A practical, near-term plan, consistent with Martín’s thesis, could look like this:

  1. Define superiority targets and metrics

    • Publish target rungs for information, strategy, operations by sector.

    • Make latency, coverage, fusion quality, decision precision, and cost per correct decision first-class KPIs.

  2. Field neurocognitive agent platforms

    • Build an open, audited engineering stack for cognitive agents: knowledge representation, composition of reasoning boxes, verification & validation harnesses, human-on-the-loop controls.

  3. Instrument opportunity and risk portfolios

    • Stand up continuous evidence aggregation pipelines; score risk vectors and opportunity hypotheses; enforce portfolio-style governance (entry/exit, sizing, stopping rules).

  4. Invest in resilience before scale

    • Prioritize robustness to adversarial conditions (data denial, deception, model drift) and fail-safe behaviors over pure throughput.

  5. Create 100+ deep-R&D “spikes”

    • Seed and protect mission-grade labs (public, private, joint) with multi-year mandates across defense, finance, energy, and health. Aim for capability pluralism (not monocultures of one vendor or paradigm).

  6. Talent and compensation realignment

    • Pay market-clearing rates for scarce skills (autonomous decision systems, safety engineering, secure deployment). Couple with mobility across public and private roles.

  7. Procurement as a flywheel

    • Shift from prescriptive specs to outcome-based tenders with rapid iteration cycles, red-team milestones, and mandatory interoperability tests.


9) Governance and safety notes

  • Human accountability: cognitive agents must operate with observable chains of reasoning, audit trails, and reversible decisions.

  • Dual-use management: embed policy governors and mission constraints at design time; log and review consequential actions.

  • Data minimization: ZD-AI’s knowledge-first stance is a privacy ally, but rigorous access control and information-hazard review remain mandatory.
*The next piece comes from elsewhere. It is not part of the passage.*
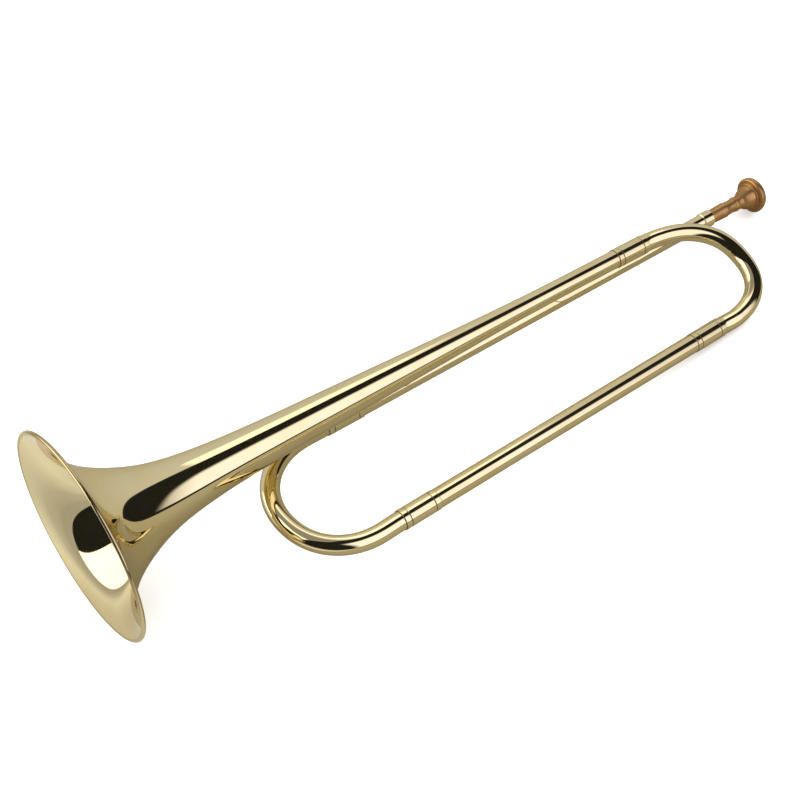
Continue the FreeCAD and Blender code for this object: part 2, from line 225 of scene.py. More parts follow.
def frame_for(axis):
    axis = unit(axis)
    ref = vec(0, 0, 1) if abs(axis[2]) < 0.9 else vec(0, 1, 0)
    e1 = unit(ref - axis * (ref @ axis))
    return axis, e1, np.cross(axis, e1)


def revolve(profile, origin, axis, seg):
    """Closed outline (s, r) turned about an axis, in horn axes. Points on the axis aren't needed: every piece is hollow."""
    a, e1, e2 = frame_for(axis)
    prof = np.asarray(profile, float)
    n = len(prof)
    th = np.arange(seg) * 2 * math.pi / seg
    ring = np.cos(th)[:, None] * e1 + np.sin(th)[:, None] * e2
    verts = (np.asarray(origin) + prof[:, 0, None, None] * a + prof[:, 1, None, None] * ring[None]).reshape(-1, 3)
    faces = []
    for i in range(n):
        j = (i + 1) % n
        for k in range(seg):
            l = (k + 1) % seg
            faces.append((i * seg + k, i * seg + l, j * seg + l, j * seg + k))
    return to_row(verts), faces


def sweep(points, tangents, outer, inner, seg):
    """Tube along dense points with its own wall, in horn axes, ends closed by rings."""
    pts, tan = np.asarray(points), np.asarray(tangents)
    n = len(pts)
    e = []
    a, e1, _ = frame_for(tan[0])
    e.append(e1)
    for i in range(1, n):
        v = e[-1] - tan[i] * (e[-1] @ tan[i])
        e.append(unit(v))
    e = np.array(e)
    f = np.cross(tan, e)
    th = np.arange(seg) * 2 * math.pi / seg
    def shell(r):
        r = np.broadcast_to(np.asarray(r, float), (n,))
        return (pts[:, None] + r[:, None, None] * (np.cos(th)[None, :, None] * e[:, None] + np.sin(th)[None, :, None] * f[:, None])).reshape(-1, 3)
    verts = np.vstack([shell(outer), shell(inner)])
    faces, half = [], n * seg
    for i in range(n - 1):
        for k in range(seg):
            l = (k + 1) % seg
            faces.append((i * seg + k, i * seg + l, (i + 1) * seg + l, (i + 1) * seg + k))
            faces.append((half + i * seg + k, half + (i + 1) * seg + k, half + (i + 1) * seg + l, half + i * seg + l))
    for i in (0, n - 1):
        for k in range(seg):
            l = (k + 1) % seg
            faces.append((i * seg + k, half + i * seg + k, half + i * seg + l, i * seg + l))
    return to_row(verts), faces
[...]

10) Conclusion: Capability, not rhetoric

If intention is ubiquitous, capability and vulnerability determine outcomes. Superiority is earned via engineered advances in informational throughput, strategic coherence, and operational precision (measured, audited, and iterated). Europe can still choose that path: build the agent platforms, fund the spikes, instrument uncertainty and pay for the talent. Everything else is commentary.